Friday, January 23, 2009

Old News is Good News

I'm going to a reunion tomorrow of some people at my college alma mater who worked with me on the student newspaper. It's actually a publications reunion of those who were involved in the newspaper, yearbook, and magazine. I'm excited but nervous, of course. I won't say how many years it's been, but I'm sure I won't be able to recognize some people and vice versa. What will be most interesting are not the changes in the faces, though, but what people have done with their lives. Most of my fellow editors were journalism majors, but some were not. I was an English major and then went on to library school. Although I did find a job in my chosen career and have been working at a public library for many years, I have also been able to fulfill my interest in writing in a variety of ways, most recently self publishing my romance novel, "Cloudy Rainbow."

When I first found out about the reunion and considered attending, I wondered who would be there and what everyone was doing now. I prepared a short speech in my head to reintroduce myself to the group. One thing worried me. Should I stick to talking about my library job, as mundane yet traditional as it is, or should I reveal my writing endeavors in a virtual world? For the past two years, I've been writing for a newspaper that covers Second Life news, making $4 a story which is even lower than most starving journalists make. In addition, this past year, I've been volunteering as the Associate Editor of a Second Life library magazine called RezLibris. All this is done in my spare time, of which I don't have a lot with a 4-year daughter at home. But I do it for the same reason I joined the student newspaper all those years ago -- for the experience, the fun, and the challenge.
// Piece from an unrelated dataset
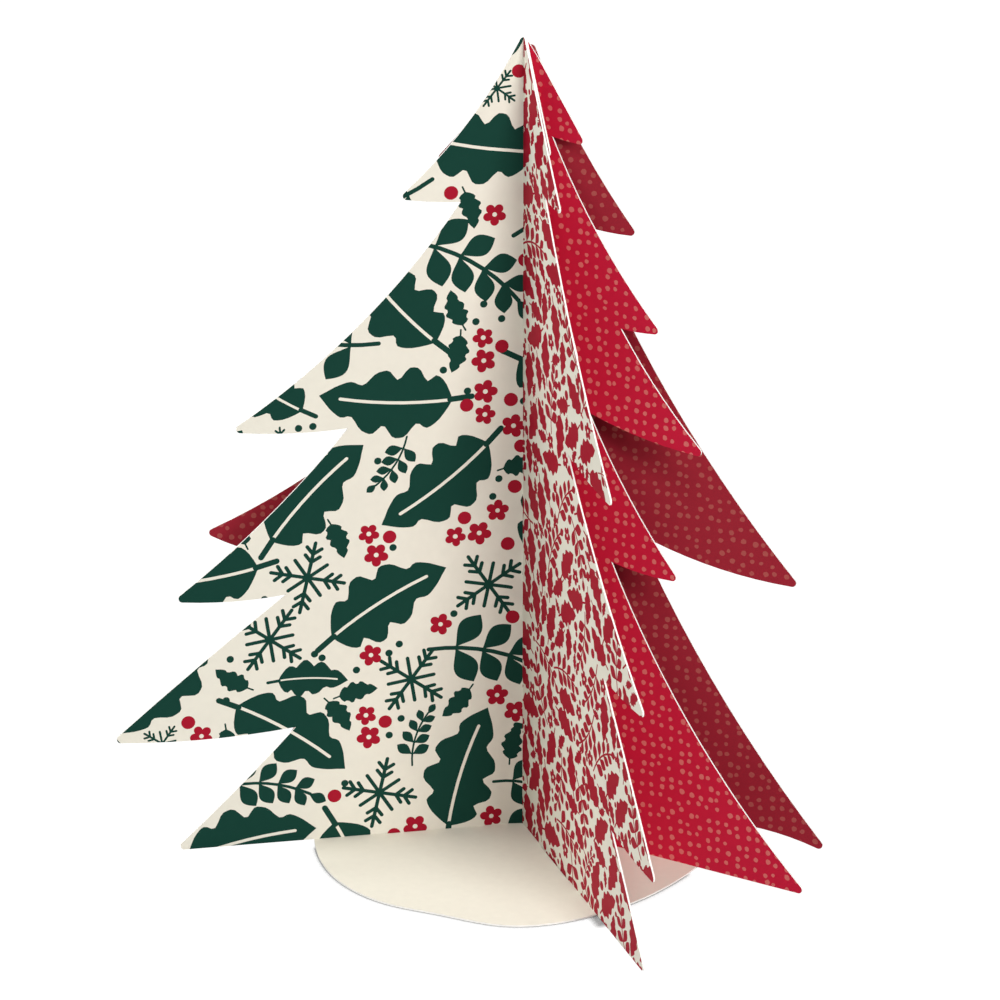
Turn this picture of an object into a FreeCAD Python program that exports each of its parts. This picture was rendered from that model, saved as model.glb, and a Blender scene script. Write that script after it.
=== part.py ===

Would my old colleagues, no pun intended, find it interesting or strange that I have become involved in virtual writing? And would they consider my self-published book, also featuring a virtual world, a literary achievement or a waste of paper (since it's POD, that may not be such a factor). I'd love their feedback, their reactions, especially since one part of the book is taken from my recollected experiences on the student paper. There was no Internet back then, no social networking, no 3-D worlds like Second Life. But there was still the need for communication, the need for news that could be provided and reported whether to a local community, a college campus, or the world. That need remains, although the media has changed in many ways.

So as I prepare to share my own personal news, I decide that my virtual writing just may interest some of the college publications gang and my book is a tribute to them as much as it is to the cat who I wrote it in memory of. For what I learned and what I gained from my experience with them surely shaped what I am today and the writing that I do.